* **PROBLEM STATEMENT**
Go through the material below and copy all lines with "part".

* **ENTRIES PROVIDED**
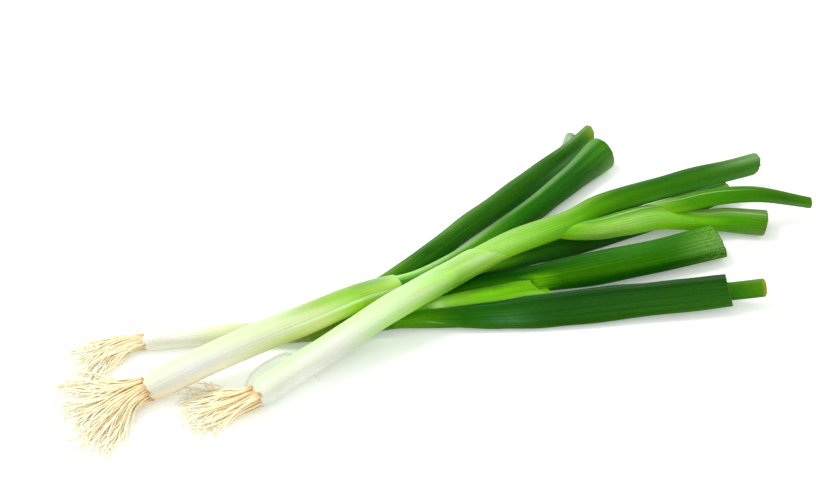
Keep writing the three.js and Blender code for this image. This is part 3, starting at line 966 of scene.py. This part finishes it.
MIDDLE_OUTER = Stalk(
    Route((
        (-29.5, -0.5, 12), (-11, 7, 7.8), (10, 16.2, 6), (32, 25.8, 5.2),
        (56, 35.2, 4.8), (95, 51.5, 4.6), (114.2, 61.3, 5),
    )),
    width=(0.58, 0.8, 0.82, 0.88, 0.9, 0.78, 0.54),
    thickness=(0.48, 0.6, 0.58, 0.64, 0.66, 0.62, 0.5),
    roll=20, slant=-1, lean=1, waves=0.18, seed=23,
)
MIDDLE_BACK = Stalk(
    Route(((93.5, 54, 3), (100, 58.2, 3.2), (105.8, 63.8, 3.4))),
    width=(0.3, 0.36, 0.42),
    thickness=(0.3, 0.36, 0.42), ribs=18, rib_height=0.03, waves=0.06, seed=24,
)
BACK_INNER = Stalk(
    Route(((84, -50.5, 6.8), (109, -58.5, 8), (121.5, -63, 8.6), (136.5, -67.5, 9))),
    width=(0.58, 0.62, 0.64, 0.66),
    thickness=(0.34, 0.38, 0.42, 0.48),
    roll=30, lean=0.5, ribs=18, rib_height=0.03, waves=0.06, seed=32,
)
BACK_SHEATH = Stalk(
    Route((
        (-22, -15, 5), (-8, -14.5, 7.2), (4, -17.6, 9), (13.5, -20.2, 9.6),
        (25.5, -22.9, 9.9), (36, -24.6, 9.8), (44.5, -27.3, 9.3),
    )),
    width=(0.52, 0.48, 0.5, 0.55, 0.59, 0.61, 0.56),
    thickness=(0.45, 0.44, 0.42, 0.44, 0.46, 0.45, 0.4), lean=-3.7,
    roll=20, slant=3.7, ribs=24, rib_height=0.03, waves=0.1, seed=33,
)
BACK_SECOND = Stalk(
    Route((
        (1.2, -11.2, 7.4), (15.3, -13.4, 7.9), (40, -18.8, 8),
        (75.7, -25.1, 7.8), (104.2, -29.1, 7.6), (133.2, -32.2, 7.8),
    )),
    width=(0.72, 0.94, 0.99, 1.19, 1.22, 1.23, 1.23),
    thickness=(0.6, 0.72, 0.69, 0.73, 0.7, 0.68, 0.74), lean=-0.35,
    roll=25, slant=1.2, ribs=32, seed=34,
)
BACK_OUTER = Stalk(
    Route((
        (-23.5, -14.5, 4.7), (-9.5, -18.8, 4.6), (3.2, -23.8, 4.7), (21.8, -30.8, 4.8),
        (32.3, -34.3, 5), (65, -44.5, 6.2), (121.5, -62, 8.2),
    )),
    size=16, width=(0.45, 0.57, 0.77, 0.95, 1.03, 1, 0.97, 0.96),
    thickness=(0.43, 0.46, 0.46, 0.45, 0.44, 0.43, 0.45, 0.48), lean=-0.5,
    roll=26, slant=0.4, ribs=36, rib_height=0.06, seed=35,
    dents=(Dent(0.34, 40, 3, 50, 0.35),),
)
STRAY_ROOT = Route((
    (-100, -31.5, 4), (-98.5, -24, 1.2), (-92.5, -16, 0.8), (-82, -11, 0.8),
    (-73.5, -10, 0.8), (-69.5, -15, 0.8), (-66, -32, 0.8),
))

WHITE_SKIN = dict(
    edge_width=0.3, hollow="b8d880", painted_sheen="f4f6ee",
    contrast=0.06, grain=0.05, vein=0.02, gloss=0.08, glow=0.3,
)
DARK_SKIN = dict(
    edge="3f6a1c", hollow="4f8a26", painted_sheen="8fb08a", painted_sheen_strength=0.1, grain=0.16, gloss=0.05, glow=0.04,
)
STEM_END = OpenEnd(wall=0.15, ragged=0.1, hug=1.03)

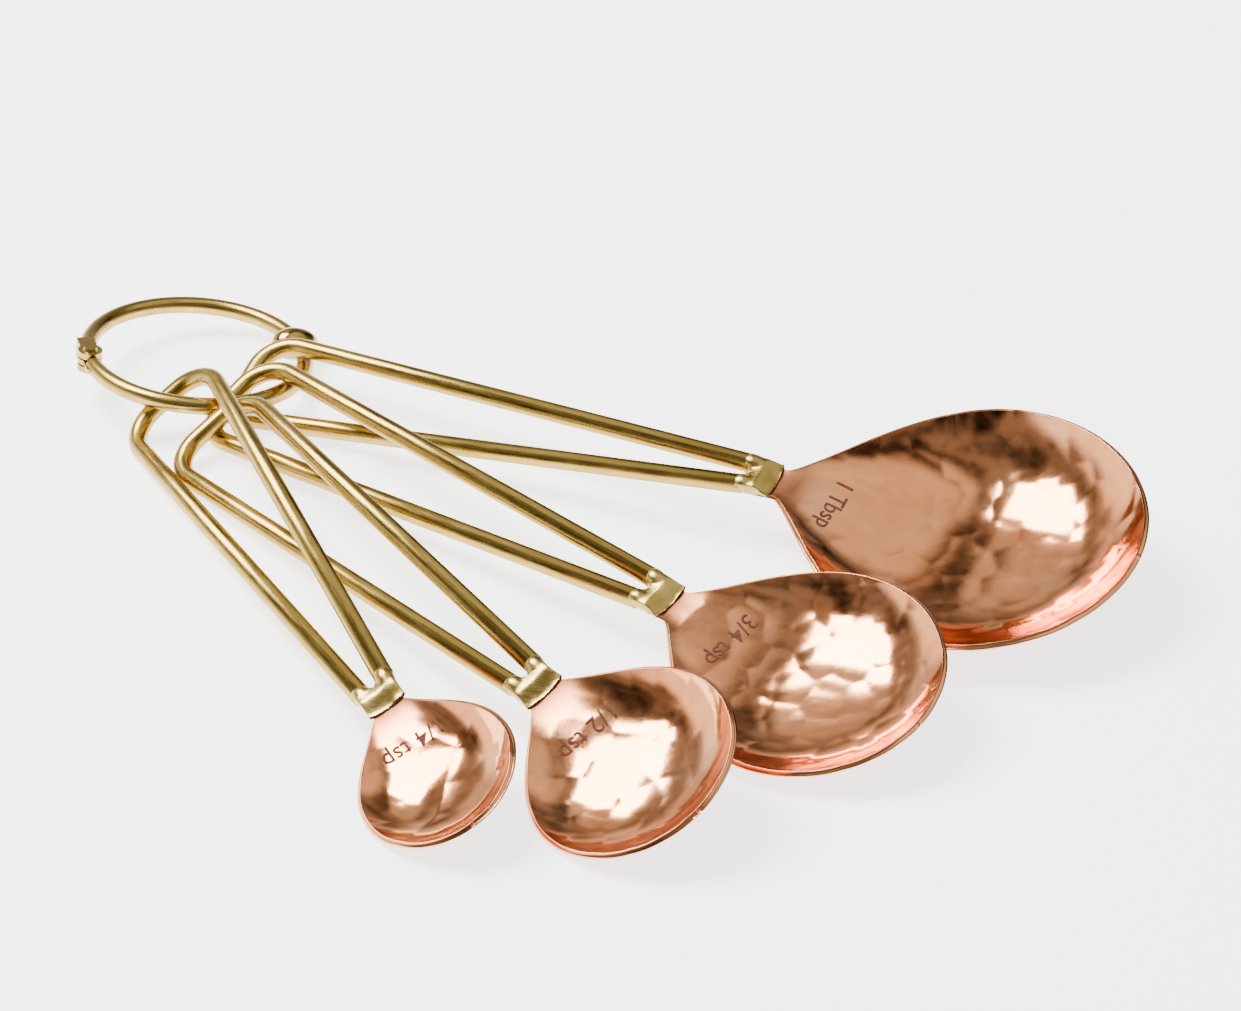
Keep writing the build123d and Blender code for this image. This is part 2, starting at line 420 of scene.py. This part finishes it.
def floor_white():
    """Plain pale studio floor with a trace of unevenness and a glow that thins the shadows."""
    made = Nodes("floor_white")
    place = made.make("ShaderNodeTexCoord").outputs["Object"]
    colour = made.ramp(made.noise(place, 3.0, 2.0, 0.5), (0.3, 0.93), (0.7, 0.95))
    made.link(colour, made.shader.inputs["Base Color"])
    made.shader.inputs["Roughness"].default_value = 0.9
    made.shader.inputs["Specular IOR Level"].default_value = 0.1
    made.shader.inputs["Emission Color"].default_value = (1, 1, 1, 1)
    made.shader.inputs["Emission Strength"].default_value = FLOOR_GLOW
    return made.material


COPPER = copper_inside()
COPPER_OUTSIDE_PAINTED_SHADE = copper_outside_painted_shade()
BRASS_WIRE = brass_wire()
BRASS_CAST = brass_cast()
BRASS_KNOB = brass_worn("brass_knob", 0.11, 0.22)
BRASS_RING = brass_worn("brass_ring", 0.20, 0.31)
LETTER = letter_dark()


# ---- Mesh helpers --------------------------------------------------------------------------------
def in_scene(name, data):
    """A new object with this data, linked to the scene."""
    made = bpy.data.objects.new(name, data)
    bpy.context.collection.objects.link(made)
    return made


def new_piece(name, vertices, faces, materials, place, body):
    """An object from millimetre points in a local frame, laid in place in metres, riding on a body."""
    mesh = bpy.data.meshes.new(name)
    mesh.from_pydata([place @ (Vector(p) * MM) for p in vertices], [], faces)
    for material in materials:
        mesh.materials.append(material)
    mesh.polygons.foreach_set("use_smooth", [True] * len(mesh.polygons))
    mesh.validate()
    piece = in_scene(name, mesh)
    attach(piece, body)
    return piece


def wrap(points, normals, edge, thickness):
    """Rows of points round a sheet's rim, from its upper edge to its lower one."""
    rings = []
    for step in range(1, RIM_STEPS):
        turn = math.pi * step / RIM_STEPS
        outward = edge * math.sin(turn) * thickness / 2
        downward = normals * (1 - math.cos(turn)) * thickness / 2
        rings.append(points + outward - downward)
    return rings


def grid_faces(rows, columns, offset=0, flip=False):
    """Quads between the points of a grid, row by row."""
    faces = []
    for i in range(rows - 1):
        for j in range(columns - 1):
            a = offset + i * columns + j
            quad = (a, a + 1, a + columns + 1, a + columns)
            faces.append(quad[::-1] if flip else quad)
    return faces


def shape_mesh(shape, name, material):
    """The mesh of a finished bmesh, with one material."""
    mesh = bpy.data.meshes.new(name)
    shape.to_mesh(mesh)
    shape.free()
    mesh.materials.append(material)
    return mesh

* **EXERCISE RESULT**
Keep writing the three.js and Blender code for this image. This is part 3, starting at line 966 of scene.py. This part finishes it.
Keep writing the build123d and Blender code for this image. This is part 2, starting at line 420 of scene.py. This part finishes it.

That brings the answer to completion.